Sorry -- been away from the computer for a few days. Coming back in late.
Originally posted by brunette8706
I'll explain again...
Each person that enters WDW will cost them $120 a day on average (this includes food, misc. items and a ticket) this does NOT include lodging. This is also a very conservative figure multiply that by 45,000 people (below average attendance figure) per day. That figure comes to 5,400,000.00 A DAY!!! Not including parking and again not including lodging! That total amount comes to a whopping $1,971,000,000.00, that is nearly 2 BILLION dollars a year just in PARK REVENUES, and that total amount is below average! This figure doesn't include all the other "DISNEY STORES world wide either! I'm sure they rake in billions of dollars! Along with all the multimillion dollar films and film sponsors. With that said how much would it cost to paint a few building??? $50,000.00 maybe??? How much would it cost to change the George Lucas film in Star Wars like another poster mentioned??

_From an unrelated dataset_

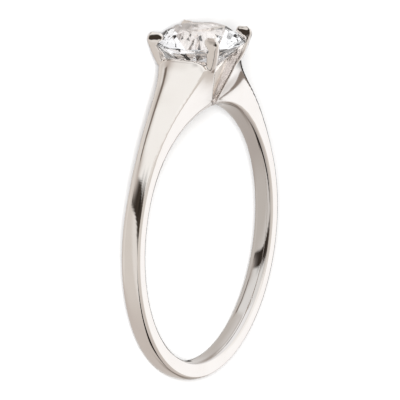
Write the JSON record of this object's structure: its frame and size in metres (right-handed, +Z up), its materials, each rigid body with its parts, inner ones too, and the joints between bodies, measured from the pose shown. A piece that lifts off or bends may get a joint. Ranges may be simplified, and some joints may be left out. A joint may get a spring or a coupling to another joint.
{
  "type": "solitaire engagement ring",
  "caption": "Solitaire ring lying on its side: slim polished band, tapered cathedral shoulders, open V-shaped head with claw prongs and a round brilliant stone.",
  "frame": {"origin": "centre of the finger hole", "axes": "the ring lies on its side at rest; -Y runs from the finger hole towards the stone, +X runs across the shoulders, and +Z is up, near the finger hole's axis, which leans about 5.9 degrees because the stone is wider than the band"},
  "size_m": [0.0194, 0.0234, 0.0058],
  "materials": {
    "polished_white_metal": "mirror-polished white precious metal",
    "clear_stone": "faceted colourless cut stone"
  },
  "bodies": {
    "root": {"ring_setting": "polished_white_metal", "center_stone": "clear_stone"}
  },
  "joints": []
}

I do actually understand what you're saying. I think that maybe you don't understand ME. A huge revenue number means absolutely nothing unless you have an expense number to put next to it. Little kids get a $20 bill for their birthday and think that's a lot of money. They look at people who make $15,000 a year and think they're RICH! But we all know that $20 doesn't buy that much and that $15K isn't nearly enough to live on these days. It's all relative to expenses.
How much does it take to change the Star Tours film? I have no idea. I don't make movies. But I do know that changing that film isn't just about the cost. George Lucas has to OK it, and so far ... he hasn't. He's perfectly content with it staying as it is. Disney just can't go out and make another Star Tours film -- Lucas retains creative control. So part of the plea for a new film has to go to him. Would Disney pay for it if Lucas said "go?" I don't know.
How much does it cost to paint a few buildings? Probably not that much, in the big scheme of things. But you don't just paint the building once. You're painting it year after year. Which is why there is a revolving maintenance schedule. In Walt's day, people re-painted things before they needed it, which was a great thought, but unnecessarily expensive and inefficient. Leaving it until it's so bad that it's obvious is also wrong. A middle-ground needs to be reached, and that's what hasn't happened yet.
Also, some people asked me why I bought an annual pass. I bought the pass because I'm going to use it! LOL! I'm going to continue to go to Disney! I just had to give my opinion to a park which 30 years ago nothing could compare....
I'm not sure why other people asked, but the reason I asked why you bought annual passes was because of the tone of your original post. You were so completely surprised and critical about things that were closed, but some were things that have been closed for decades! So I guess I was confused as to why you wouldn't at least check the place out and see if it was still what you thought it was before you put down the money for annual passes. That was the reasoning behind the question. In your OP you didn't really seem to think you'd gotten your money's worth.
Someone made a comment that perhaps YOU were the one that wasn't what they used to be. And by that, I think they meant that you have changed a lot in the past 30 years, and so has Disney. None of us are looking at the parks through the same eyes as we did 30 years ago, and so that has to be put in the mix. I can walk through the parks and see burned-out lightbulbs, peeling paint and fewer CMs. My 7-year-old neice looks at the exact same park and just sees magic. Just depends on your perspective.
Like I said, I like WDW and I will continue to patronize them...but they need alot of work to do to keep up with there once pristine image...that's all...I made these observations along with quite amount of people here that have responded kindly. If you want to be on the top of your league then show some pride...For heavens sakes like I said earlier paint is very low cost.
OK, if we're going to get that simplistic yes ... let's say that paint costs $35 a gallon for the heavy-duty outdoor can-weather-anything paint. And lets say that a gallon of paint can cover a facade of one building on Main Street. Great. So it would cost Disney $35 to repaint that facade. Why aren't they doing it, considering they have a billion dollars sitting around? Because it's not just $35. You've got the hourly cost for the painter (at a minimum 4-hour call based on union guidelines), the salaried cost for that painter's supervisor, the costume that painter wears, and the people and equipment to purchase and maintain the costume. There are the accoutrements of painting -- brushes, buckets, dropcloths, ladders, scaffoding, extension arms, masking tape. And the people who purchase, store and inventory those items. Plus the warehouse or storage area where those items are stored. There are the cleaning supplies to clean up any mess afterwards and the environmentally-correct disposal area for the can and brushes. Plus the people who run and maintain those areas. And their managers. Then you've got the benefits for all of those people, and the staff required to administer those benefits. And the insurance that covers the company in case the painter drops the can on his foot or spills paint on a guest. And the staff required to deal with the insurance. And on and on.
Unfortunately, it's not just about a gallon of paint.
I wholeheartedly agree that there are areas of WDW that need major work. That there are rides and shows that need to be rehabbed and that there are maintenance tasks that have been overlooked for way too long. But to say, "Paint is cheap", as if that gallon of paint is all it takes, isn't seeing the full picture any more than someone who says, "I didn't notice it, so there's nothing wrong."